Mark Padmore it is that narrates the piano-accompanied introduction. Here he is very much on home turf, his voice sounding much more at home than in the recent Wigmore Müllerin. Immediately, the emotional scene is set. Images of Flora, smiling, playing, are offset by mysterious figures, slow-motion and, of course, Britten's own pungently-fragranced music. A doll floats in the water, clearly drowned. The solitary doll's head, removed from the torso, immediately before we 'meet' (visually) Miles and Flora, is the image of the disturbing recurrent theme of the opera, 'The Ceremony of Innocence is drowned'. Visually, it makes for an unforgettable effect. Padmore narrates perfectly, his diction beyond criticism.

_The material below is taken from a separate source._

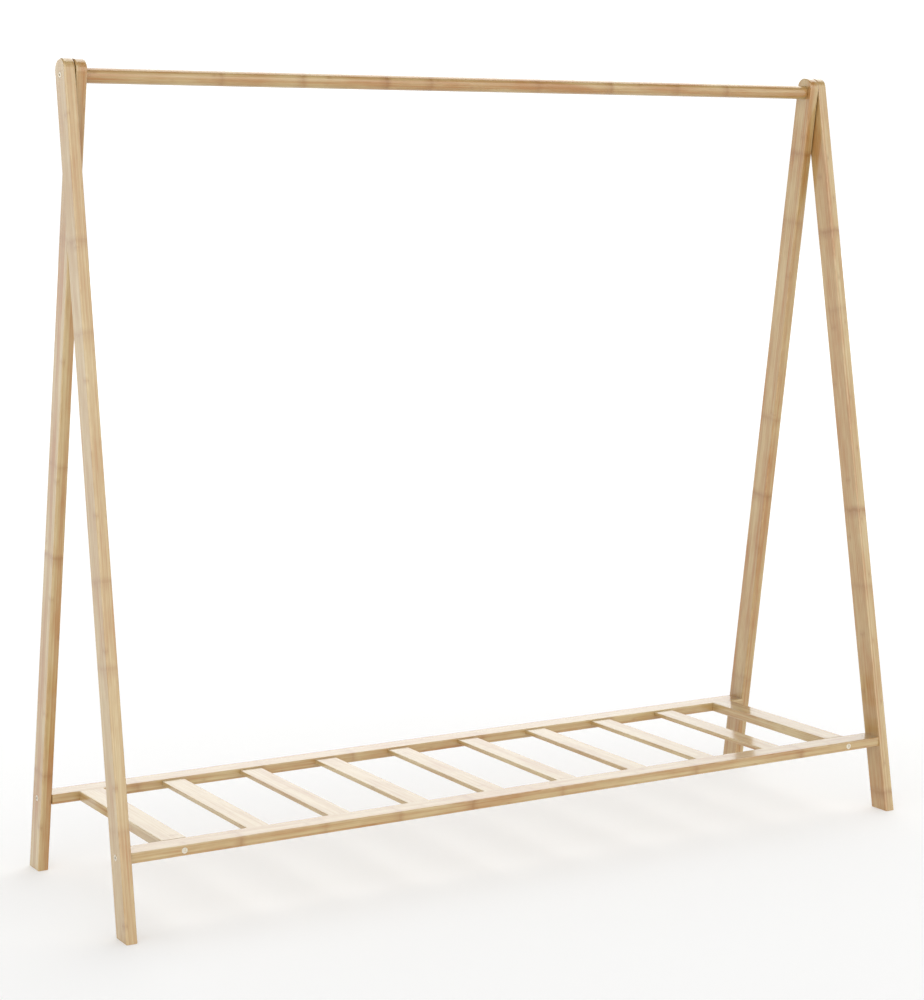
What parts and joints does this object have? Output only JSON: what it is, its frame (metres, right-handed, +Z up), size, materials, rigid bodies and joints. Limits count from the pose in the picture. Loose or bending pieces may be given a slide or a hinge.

The excellent Lisa Milne takes the part of the Governess, her soliloquy as she approaches in her carriage an excellent introduction to her inner state. The meeting of Governess with Mrs Grose (Diana Montague) and the children, and the passages immediately beforehand prepares us for Montague's agile yet strong assumption of her part. There is surely something special in the way she greets the children '..this must be Flora ... and Miles', the  emphasis surely prophetic.

Having impressed so much in the Prologue, Padmore does not disappoint elsewhere. Make-up and costume should be noticed, too, for when he is seen peering through the window he does look genuinely insane (as the children sing 'Tom, Tom the piper's son'  in Act 1). His calls to Miles are at once inviting and blood-curdlingly sinister. His partner in death, Miss Jessel (Catrin Wyn Davies) is entirely his match (exhibiting a superb lower range in the process).

Diana Montague is just as superb as her colleagues as Mrs Grose. Only at her outburst, 'Dear God, is there no end to his dreadful ways?' (intercut with shots of corpses) could even more shivers have shot down the back, yet the conversation here with the Governess (shot in sepia) is miraculously intense.

Of the two children it is of course Miles who has the lion's share, and Nicholas Kirby Johnson is truly excellent, his rendition of the important 'Malo' tune heart-rending, the fragility of his voice entirely appropriate. Yet as a twosome they impress, too (as in the Act 1 lesson). The close of the opera is ultra-touching. Britten ensures, compositionally, that its emotive appeal is all but indestructible, but heightened in this sort of fashion it becomes truly memorable.

Richard Hickox impresses on this occasion more than ever before. He seems intent on bringing out the Stravinskian, brittle side of Britten's writing (Soldier's Tale sprung to mind on plenty of occasions). Places of repose are beautifully caught, although at one point (track 5), the extended interlude is used to underpin misty shots of nature, with Miss Jessel (from the waist down) strolling amongst them - only at this point was there the impression that Britten's evocative writing became accompanying film music (although it has to be admitted that the sunlight at the Governess' 'How beautiful it is' works marvellously after this). The pared-down City of London Sinfonia seem not to put a foot wrong throughout.

In keeping with the feeling of 'focus' of this product, there are no gimmicky extras. A spoken synopsis is well-delivered, and there are some photos of the cast. Nothing more is needed, anyway.